Monday, June 8, 2009

The Triple-A Credit Rating Is Not Bottomless


Did you watch 60 Minutes’ interview with Chairman Ben Bernanke last night? There was some good stuff in the interview and the footage of the inside of the Fed was something to see. I bet we all could use a pallet of one hundred dollar bills

I agree with the comment that next to the President of the United States, the Chairman of the Federal Reserve Bank is the most powerful person as it relates to our economy. The central bank of any country has an enormous responsibility for not just the monetary policies of the country, but with the United States, our domestic economy and the economies of the rest of the world. For many years, the United States’ economy has been viewed as the locomotive that pulls the other economies of the world with it much like the locomotive pulls the other cars of the train.

Ben Bernanke is highly qualified to be the Chairman of the Fed, but like all of us, experience has a lot to do with the knowledge we bring to the job. Before becoming Chairman of the Fed, Ben Bernanke was a professor of economics at Princeton University. His area of expertise was central banking and the Great Depression. Unfortunately, technology has permitted the world of banking to change, and those changes have, in my opinion, rendered the old tools of monetary policy incapable of influencing the growth of the money supply as well as creating what I would call “leaks” in the system.

Over the last several months, the Fed has had to take ex-ordinary measures to deal with the financial crisis. But, unless the Fed and the Federal Government (Congress) are prepared to make some permanent changes in the way banking is done, we are going to travel the road of a financial panic and crisis again.
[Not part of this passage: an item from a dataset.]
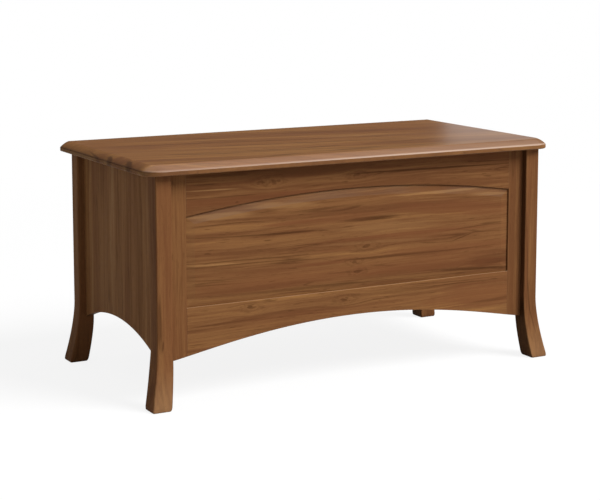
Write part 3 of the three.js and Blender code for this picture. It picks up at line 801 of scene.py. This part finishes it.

The Fed must, in my opinion, have complete control of the credit rating process. The issuance of the triple-A credit rating must no longer be in the hands of the private sector, to be “shopped” by the underwriters as was done in the recent past. The credit ratings are the weights and measures of finance, and must be controlled by the Federal Reserve Bank. There is in my mind a mathematical relationship between the growth of the money supply and the issuance of the triple-A credit rating. The triple-A credit rating can not be inflated and stand for nothing. The integrity of the triple-A rating is essential to our economy not going down the same road to a financial crisis again.

Wall Street will abuse the credit rating system again as it has done several times in the past. The fixed income sector of the market that creates the billions of dollars of structured financial obligations and their triple-A credit ratings is not bottomless.

Stay tuned.

3 comments:

Unknown said...

Yesterday, Sunday, I heard the tail end of "This American Life" on XMPR - the Public Radio arm of XM. Ira Glass was taking the CRA's to task for their part in the current crisis. In fact, his idea is that the seeds of this disaster were sown in 1936 when the banks were told that they could only hold "Investment Quality" bonds - thereby giving the CRA's - which had previously been a tool for investors to use - the force of law. It was like wiring the economy with explosives. Oh - and the CRA's are fully aware of their conflict of interest. they 'just deal with it'. Yeah, right.

moneythoughts said...

Excellent comment Lou. I appreciate that info. I plan to keep on writing about the credit rating agencies, and our government's decisions to leave them in the hands of publicly held companies.

Butch said...

I agree with your assessment of Bernecke's ability to use his background of training of the depression era vs todays economic conflict. While it is important to know these facts, hopefully they are used as a tool to make the necessary changes but not expected to work as in the past. I heard a comment on a comparison as to what Reagan did economically vs what Obama is doing by some commentator on TV. I believe what most are missing when looking back at Reagan is how much the WORLD economy has changed. The globalization alone is such a huge factor today. I'm not sure that Reagan's plan would work, he left everything alone pretty much and today that just doesn't seem to be possible.

The true question today, but won't be answered any time soon is, how much intervention is enough and how much it going too far.

You mention Bernecke and you have mentioned Volker, I would like your take on Geithner and how much input do you think he is having on the forced bankruptcies of the auto industry. I don't see this as an Obama plan.